The background gold content of the black shales in the drill holes distal from mineralisation averages 8.9 ppb, compared to the sandstones with 1.5 ppb. Most of the gold in the shales is present in diagenetic pyrite and marcasite, which LA-ICPMS analyses indicate, varies from 5 to 3,850 ppb and averages 370 ppb Au. The geochemical data suggest that this syngenetic gold was most likely sourced by erosion of the hinterland, and transported attached to detrital clay particles or as colloidal
gold, by a high volume feeder river system. High Rb/K ratios in the shales support a highly weathered source typical of a giant river system. By analogy with modern systems, following transport into deep marine channel levee-complexes via continental margin canyons, gold and other redox sensitive trace elements were ultimately trapped by reduction, adsorption and complexation with organic matter in the sub-oxic to anoxic over-bank deposits. Oxidation of much of the organic matter during diagenesis, released the gold and certain trace elements (Ni, Co, Se, Ag, Cu, Bi, Pb), which became incorporated into diagenetic pyrite.

Enrichment of gold in diagenetic pyrite of the black shale facies of the Ordovician turbidites at Bendigo was the first stage in a two-stage process that produced the world-class quartz-gold saddle reef deposits.

About the Speaker

Ross Large is a Distinguished Professor of Geology at the University of Tasmania, and the recent past Director of CODES, the ARC Centre of Excellence in Ore Deposits.
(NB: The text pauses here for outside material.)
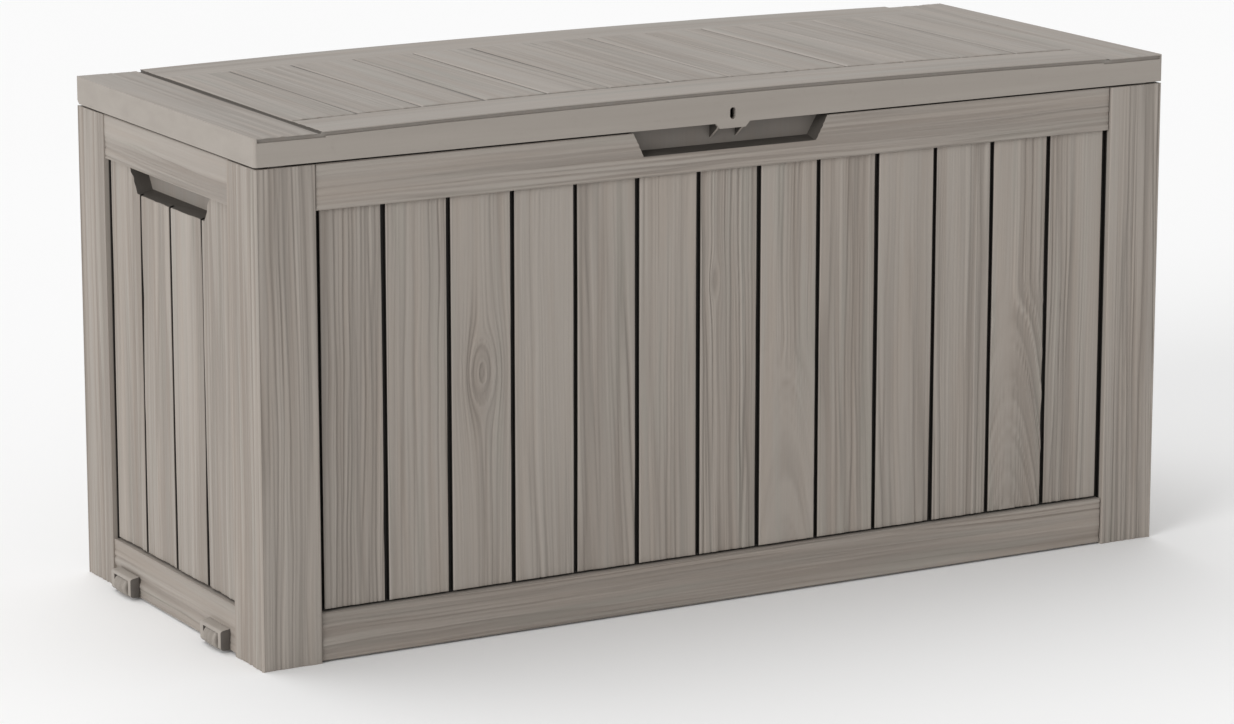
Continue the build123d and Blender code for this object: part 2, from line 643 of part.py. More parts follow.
# ---- floor ----------------------------------------------------------------------------------------
def floor_panel():
    with BuildPart() as floor:
        Box(2 * FLOOR_HALF_X, 2 * FLOOR_HALF_Y, FLOOR_UPSTAND, align=(MID, MID, LOW))
        inner_x = 2 * (FLOOR_HALF_X - FLOOR_RIB)
        inner_y = 2 * (FLOOR_HALF_Y - FLOOR_RIB)
        with Locations((0, 0, FLOOR_LEVEL)):
            Box(inner_x, inner_y, FLOOR_UPSTAND, align=(MID, MID, LOW), mode=Mode.SUBTRACT)
        Box(inner_x, inner_y, FLOOR_LEVEL - FLOOR_SKIN, align=(MID, MID, LOW), mode=Mode.SUBTRACT)
        rib_height = FLOOR_LEVEL - FLOOR_RIB_OVERLAP
        with Locations(*[(0, y, 0) for y in FLOOR_RIB_YS]):
            Box(inner_x + FLOOR_RIB_OVERLAP, FLOOR_RIB, rib_height, align=(MID, MID, LOW))
        with Locations(*[(x, 0, 0) for x in FLOOR_RIB_XS]):
            Box(FLOOR_RIB, inner_y + FLOOR_RIB_OVERLAP, rib_height, align=(MID, MID, LOW))
        Box(FLOOR_PAD, FLOOR_PAD, rib_height, align=(MID, MID, LOW))
        screw_holes(FLOOR_FRONT_SCREWS + FLOOR_BACK_SCREWS, (0, 1, 0))
        screw_holes(FLOOR_LEFT_SCREWS + FLOOR_RIGHT_SCREWS, (1, 0, 0))
    save(floor, "floor_panel")


# ---- hinges ---------------------------------------------------------------------------------------
def hinge_leaf(x, on_box, name):
    """Plate with every other knuckle of the barrel."""
    step = 2 * HINGE_HALF / KNUCKLES
    mine = [i for i in range(KNUCKLES) if (i % 2 == 0) == on_box]
    low, high = (HINGE_Z - LEAF_DROP, HINGE_Z) if on_box else (HINGE_Z, HINGE_Z + LEAF_RISE)
    with BuildPart() as leaf:
        with Locations((x, HINGE_Y - LEAF_THICK, low)):
            Box(2 * HINGE_HALF, LEAF_THICK, high - low, align=(MID, LOW, LOW))
        for i in range(KNUCKLES):
            middle = x - HINGE_HALF + (i + 0.5) * step
            axis = Plane(origin=(middle, HINGE_Y, HINGE_Z), z_dir=(1, 0, 0))
            if i not in mine:
                with BuildSketch(axis):
                    Circle(KNUCKLE_RADIUS + KNUCKLE_CLEARANCE / 2)
                extrude(amount=step / 2, both=True, mode=Mode.SUBTRACT)
        for i in mine:
            middle = x - HINGE_HALF + (i + 0.5) * step
            with BuildSketch(Plane(origin=(middle, HINGE_Y, HINGE_Z), z_dir=(1, 0, 0))):
                Circle(KNUCKLE_RADIUS)
            extrude(amount=(step - KNUCKLE_GAP) / 2, both=True)
        with BuildSketch(Plane(origin=(x, HINGE_Y, HINGE_Z), z_dir=(1, 0, 0))):
            Circle(PIN_RADIUS + RUNNING)
        extrude(amount=HINGE_HALF, both=True, mode=Mode.SUBTRACT)
        level = BOX_LEAF_Z if on_box else LID_LEAF_Z
        screw_holes([(x + s * LEAF_SCREW_PITCH, HINGE_Y, level) for s in (-1, 0, 1)], (0, -1, 0))
    save(leaf, name)


def hinge_pin(x, name):
    with BuildPart() as pin:
        with BuildSketch(Plane(origin=(x, HINGE_Y, HINGE_Z), z_dir=(1, 0, 0))):
            Circle(PIN_RADIUS)
        extrude(amount=HINGE_HALF, both=True)
        with BuildSketch(Plane(origin=(x - HINGE_HALF, HINGE_Y, HINGE_Z), z_dir=(-1, 0, 0))):
            Circle(PIN_HEAD_RADIUS)
        extrude(amount=PIN_HEAD_THICK)
    save(pin, name)


# ---- gas struts -----------------------------------------------------------------------------------
def strut_planes(side):
    """Planes at the strut's foot and head studs, both looking along the strut from foot to head."""
    foot = Vector(side * STRUT_X, *STRUT_FOOT)
    head = Vector(side * STRUT_X, *STRUT_HEAD)
    along = (head - foot).normalized()
    at_foot = Plane(origin=foot, x_dir=(1, 0, 0), z_dir=along)
    at_head = Plane(origin=head, x_dir=(1, 0, 0), z_dir=along * -1)
    return at_foot, at_head


def eye(stud):
    """Ring round a stud that lies across the strut."""
    with BuildSketch(Plane(origin=stud.origin, z_dir=(1, 0, 0))) as ring:
        Circle(EYE_RADIUS)
    extrude(ring.sketch, amount=EYE_HALF, both=True)


def eye_bore(stud):
    with BuildSketch(Plane(origin=stud.origin, z_dir=(1, 0, 0))) as bore:
        Circle(STUD_RADIUS + RUNNING)
    extrude(bore.sketch, amount=2 * EYE_HALF, both=True, mode=Mode.SUBTRACT)


def strut_tube(side, name):
    foot, _ = strut_planes(side)
    with BuildPart() as tube:
        with BuildSketch(foot.offset(TUBE_START)):
            Circle(TUBE_RADIUS)
        extrude(amount=TUBE_END - TUBE_START)
        chamfer(tube.edges().filter_by(GeomType.CIRCLE), TUBE_EDGE)
        inner = foot.offset(TUBE_START + TUBE_FOOT)
        with BuildSketch(inner):
            Circle(TUBE_BORE)
        extrude(amount=TUBE_END - TUBE_START - TUBE_FOOT - TUBE_CAP, mode=Mode.SUBTRACT)
        with BuildSketch(inner):
            Circle(ROD_BORE)
        extrude(amount=TUBE_END, mode=Mode.SUBTRACT)
        with BuildSketch(foot):
            Circle(NECK_RADIUS)
        extrude(amount=TUBE_START + NECK_OVERLAP)
        eye(foot)
        eye_bore(foot)
    save(tube, name)


def strut_rod(side, name):
    _, head = strut_planes(side)
    with BuildPart() as rod:
        with BuildSketch(head):
            Circle(ROD_RADIUS)
        extrude(amount=ROD_LENGTH)
        with BuildSketch(head.offset(ROD_LENGTH - PISTON_LENGTH)):
            Circle(PISTON_RADIUS)
        extrude(amount=PISTON_LENGTH)
        eye(head)
        eye_bore(head)
    save(rod, name)


def stud(start, side):
    """Stud along X from a bracket, with a flat head outside the strut's eye."""
    x, y, z = start
    near = STRUT_X + EYE_HALF + STUD_PLAY
    far = STRUT_X - EYE_HALF - STUD_PLAY
    wide = STUD_RADIUS + STUD_SHOULDER
    steps = ((x, near, wide), (x, far, STUD_RADIUS), (far, far - STUD_HEAD, wide))
    for begin, end, radius in steps:
        with BuildSketch(Plane(origin=(side * begin, y, z), z_dir=(-side, 0, 0))) as section:
            Circle(radius)
        extrude(section.sketch, amount=begin - end)


def foot_bracket(side, name):
    wall_x = HALF_LENGTH - POST_DEPTH
    with BuildPart() as bracket:
        with Locations((side * (wall_x - BRACKET_PLATE / 2), *STRUT_FOOT)):
            plate = Box(BRACKET_PLATE, *FOOT_PLATE)
        fillet(plate.edges().filter_by(Axis.X), FOOT_PLATE_ROUND)
        stud((wall_x - BRACKET_PLATE, *STRUT_FOOT), side)
        screw_holes([(side * x, y, z) for x, y, z in FOOT_SCREWS], (1, 0, 0))
    save(bracket, name)


def head_bracket(side, name):
    """Angle under the lid: a flange against its skin, and a cheek that carries the stud."""
    cheek_x = HALF_LENGTH - RAIL_INNER - HEAD_CHEEK_GAP
    y, z = STRUT_HEAD
    inward = Align.MAX if side > 0 else LOW
    with BuildPart() as bracket:
        with Locations((side * cheek_x, y, z - HEAD_CHEEK_DROP)):
            Box(BRACKET_PLATE, HEAD_CHEEK_WIDTH, LID_UNDER - z + HEAD_CHEEK_DROP, align=(inward, MID, LOW))
        with Locations((side * cheek_x, y, LID_UNDER)):
            Box(*HEAD_FLANGE, BRACKET_PLATE, align=(inward, MID, Align.MAX))
        stud((cheek_x - BRACKET_PLATE, y, z), side)
        screw_holes([(side * x, yy, zz) for x, yy, zz in HEAD_SCREWS], (0, 0, 1))
    save(bracket, name)


# ---- tilt wheels ----------------------------------------------------------------------------------
def wheel_axis(y):
    return Plane(origin=(WHEEL_X, y, WHEEL_LEVEL), z_dir=(0, 1, 0))


def wheel_housing(y, name):
    """Two D cheeks under a sloping roof, on the face of the lower rail, with a lug behind each cheek."""
    face = -HALF_LENGTH + RAIL_SETBACK
    front = HOUSING_OUT
    with BuildPart() as housing:
        with BuildSketch(Plane(origin=(face, y, 0), x_dir=(-1, 0, 0), z_dir=(0, 1, 0))) as section:
            with BuildLine():
                Polyline(
                    (0, HOUSING_BASE), (0, HOUSING_TOP), (front, HOUSING_TOP - HOUSING_SLOPE),
                    (front, HOUSING_BASE), close=True,
                )
            make_face()
            fillet(section.vertices().group_by(Axis.X)[-1].sort_by(Axis.Y)[0], CHEEK_ROUND)
            fillet(section.vertices().group_by(Axis.X)[-1].sort_by(Axis.Y)[-1], HOUSING_ROUND)
        extrude(amount=HOUSING_HALF, both=True)
        with Locations((face, y, 0)):
            Box(4 * HOUSING_OUT, 2 * (HOUSING_HALF - CHEEK), 2 * WHEEL_LEVEL, mode=Mode.SUBTRACT)
        with BuildSketch(wheel_axis(y)):
            Circle(WHEEL_RADIUS + WHEEL_ROOM)
        extrude(amount=HOUSING_HALF - CHEEK, both=True, mode=Mode.SUBTRACT)
        with Locations(*[(face, y + side * (HOUSING_HALF - CHEEK / 2), WHEEL_LEVEL) for side in (-1, 1)]):
            Box(LUG_REACH, LUG_WIDTH, HOUSING_LUG, align=(LOW, MID, MID))
        with BuildSketch(wheel_axis(y)):
            Circle(AXLE_RADIUS)
        extrude(amount=AXLE_HALF, both=True, mode=Mode.SUBTRACT)
    save(housing, name)


def wheel_axle(y, name):
    with BuildPart() as axle:
        with BuildSketch(wheel_axis(y)):
            Circle(AXLE_RADIUS)
        extrude(amount=AXLE_HALF, both=True)
    save(axle, name)


def wheel(y, name):
    """Barrel roller with fine grooves round its tread."""
    with BuildPart() as roller:
        with BuildSketch(wheel_axis(y)):
            Circle(WHEEL_RADIUS)
        extrude(amount=WHEEL_HALF, both=True)
        fillet(roller.edges().filter_by(GeomType.CIRCLE), WHEEL_ROUND)
        for i in range(TREAD_GROOVES):
            offset = (i - (TREAD_GROOVES - 1) / 2) * TREAD_PITCH
            with BuildSketch(wheel_axis(y + offset)):
                Circle(WHEEL_RADIUS + 1)
                Circle(WHEEL_RADIUS - TREAD_DEPTH, mode=Mode.SUBTRACT)
            extrude(amount=TREAD_WIDTH / 2, both=True, mode=Mode.SUBTRACT)
        with BuildSketch(wheel_axis(y)):
            Circle(AXLE_RADIUS + RUNNING)
        extrude(amount=WHEEL_HALF, both=True, mode=Mode.SUBTRACT)
    save(roller, name)


# ---- make everything ------------------------------------------------------------------------------
floor_panel()
long_panel(FRONT, "front_panel", FRONT_PANEL_SCREWS, (0, 1, 0))
long_panel(BACK, "back_panel", BACK_PANEL_SCREWS, (0, -1, 0))
end_panel(LEFT, "end_panel_left", (-1, 0, 0))
end_panel(RIGHT, "end_panel_right", (1, 0, 0))
lid_shell()
for place, hinge_x in zip(("left", "middle", "right"), HINGE_PLACES):
    hinge_leaf(hinge_x, True, f"hinge_box_leaf_{place}")
    hinge_leaf(hinge_x, False, f"hinge_lid_leaf_{place}")
    hinge_pin(hinge_x, f"hinge_pin_{place}")
for place, way in (("left", -1), ("right", 1)):
    strut_tube(way, f"strut_tube_{place}")
    strut_rod(way, f"strut_rod_{place}")
    foot_bracket(way, f"strut_foot_bracket_{place}")
    head_bracket(way, f"strut_head_bracket_{place}")
for place, wheel_y in zip(("front", "rear"), WHEEL_PLACES):
    wheel_housing(wheel_y, f"wheel_housing_{place}")
    wheel_axle(wheel_y, f"wheel_axle_{place}")
    wheel(wheel_y, f"wheel_{place}")
screws("panel_screws", [(FRONT_PANEL_SCREWS, (0, -1, 0)), (BACK_PANEL_SCREWS, (0, 1, 0))])
screws(
    "floor_screws",
    [
        (FLOOR_FRONT_SCREWS, (0, -1, 0)), (FLOOR_BACK_SCREWS, (0, 1, 0)),
        (FLOOR_LEFT_SCREWS, (-1, 0, 0)), (FLOOR_RIGHT_SCREWS, (1, 0, 0)),
    ],
)
screws("hinge_box_screws", [(BOX_LEAF_SCREWS, (0, -1, 0))])
screws("hinge_lid_screws", [(LID_LEAF_SCREWS, (0, -1, 0))])
screws(
    "strut_foot_screws",
    [(FOOT_SCREWS, (1, 0, 0)), ([(-x, y, z) for x, y, z in FOOT_SCREWS], (-1, 0, 0))],
)
screws("strut_head_screws", [(mirrored(HEAD_SCREWS), (0, 0, 1))], length=HEAD_SCREW_LENGTH)
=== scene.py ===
"""Looks of the deck storage box: boards with an embossed grain, fittings, wheels, floor, light and camera."""

import json
import math

import bmesh
import bpy
from mathutils import Euler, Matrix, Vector, noise


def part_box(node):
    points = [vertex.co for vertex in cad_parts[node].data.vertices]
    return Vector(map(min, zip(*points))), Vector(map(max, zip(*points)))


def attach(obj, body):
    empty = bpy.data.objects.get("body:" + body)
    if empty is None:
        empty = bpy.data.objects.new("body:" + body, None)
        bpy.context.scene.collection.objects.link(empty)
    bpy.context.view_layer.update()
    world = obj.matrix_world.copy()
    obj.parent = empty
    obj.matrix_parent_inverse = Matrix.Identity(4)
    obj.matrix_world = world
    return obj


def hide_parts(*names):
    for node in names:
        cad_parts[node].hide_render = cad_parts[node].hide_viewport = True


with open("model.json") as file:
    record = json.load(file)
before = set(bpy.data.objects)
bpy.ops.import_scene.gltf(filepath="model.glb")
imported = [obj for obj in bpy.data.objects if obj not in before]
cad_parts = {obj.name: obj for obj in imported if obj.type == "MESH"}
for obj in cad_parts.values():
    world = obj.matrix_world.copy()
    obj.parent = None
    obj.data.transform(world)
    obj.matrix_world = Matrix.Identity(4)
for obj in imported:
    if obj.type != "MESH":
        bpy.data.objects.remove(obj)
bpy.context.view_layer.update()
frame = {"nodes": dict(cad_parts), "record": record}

MM = 0.001
LEFT, RIGHT = Vector((-1, 0, 0)), Vector((1, 0, 0))
FRONT, BACK, UP = Vector((0, -1, 0)), Vector((0, 1, 0)), Vector((0, 0, 1))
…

Ross gained his BSc (Hons) from the University of Tasmania in 1969 and PhD from University of New England in 1973. For ten years Ross worked for Geopeko in mineral exploration in Northern Territory, Queensland and Tasmania. In 1984 he joined the University of Tasmania, and five years later established CODES as a National Key Centre jointly funded by the Australian Research Council, University of Tasmania, the Mining Industry and the State Government. Under his leadership CODES has grown to become recognized as one of the top industry collaborative ore deposit research centers in the world. Ross has over 100 publications in international journals and has gained a number of awards for his research, including the 1983 SEG Lindgren Award, 1989 AusIMM Presidents Award, 2005 Haddon King Medal from AAS, 2010 SEG Silver Medal and the 2011 BJ Skinner Award. He was made a Distinguished Professor at UTAS in 2007. His current research interests are sediment-hosted gold deposits and evolution of the chemistry of the oceans relative to marine ore deposits.